Influence of premixed swirl-stabilized flame on the cooling performance of an effusion-cooled combustor liner

Abstract

The impact of premixed swirl-stabilized flame on the cooling performance of an effusion-cooled combustor liner perforated by cylindrical and fan-shaped holes is investigated under varying blowing ratios. Infrared technology is employed to ascertain the wall temperature, and computations are performed to elucidate the interaction mechanism between the flame and the cooling jets. The results demonstrate that since the premixed flame has not yet burnt out before impinging on the wall, the mainstream near the wall contains low-temperature mixtures in the swirl impingement zone and high-temperature gas in the corner recirculation and liner tail.
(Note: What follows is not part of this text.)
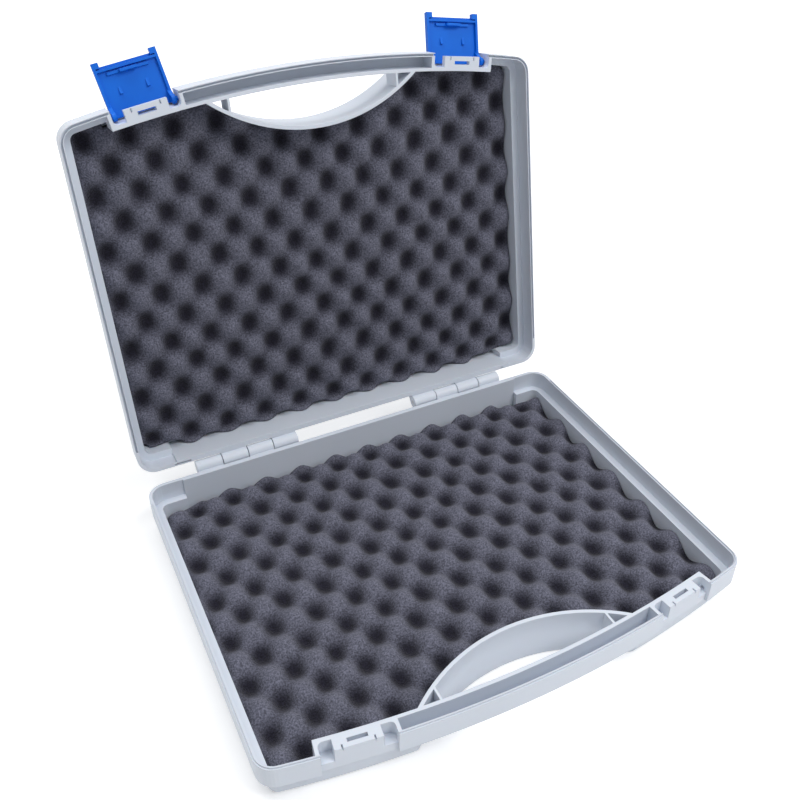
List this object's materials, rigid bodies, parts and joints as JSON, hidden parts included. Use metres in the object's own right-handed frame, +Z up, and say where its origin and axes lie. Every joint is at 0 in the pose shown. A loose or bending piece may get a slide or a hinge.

Consequently, the wall temperature in the swirl impingement zone is relatively low, while the cooling effectiveness is high. Conversely, the corner circulation zone and the tail of the liner exhibit reduced cooling effectiveness. The increase in the blowing ratios has a negligible influence on the cooling effectiveness distribution but can enhance the cooling effectiveness and its uniformity. The fan-shaped holes are similar in the distribution of cooling effectiveness to the cylindrical ones but higher in value. Meanwhile, they have better uniformity of cooling effectiveness than the cylindrical holes, as more cooling air is assigned to holes in the corner recirculation zone and liner tail where cooling effectiveness is lower.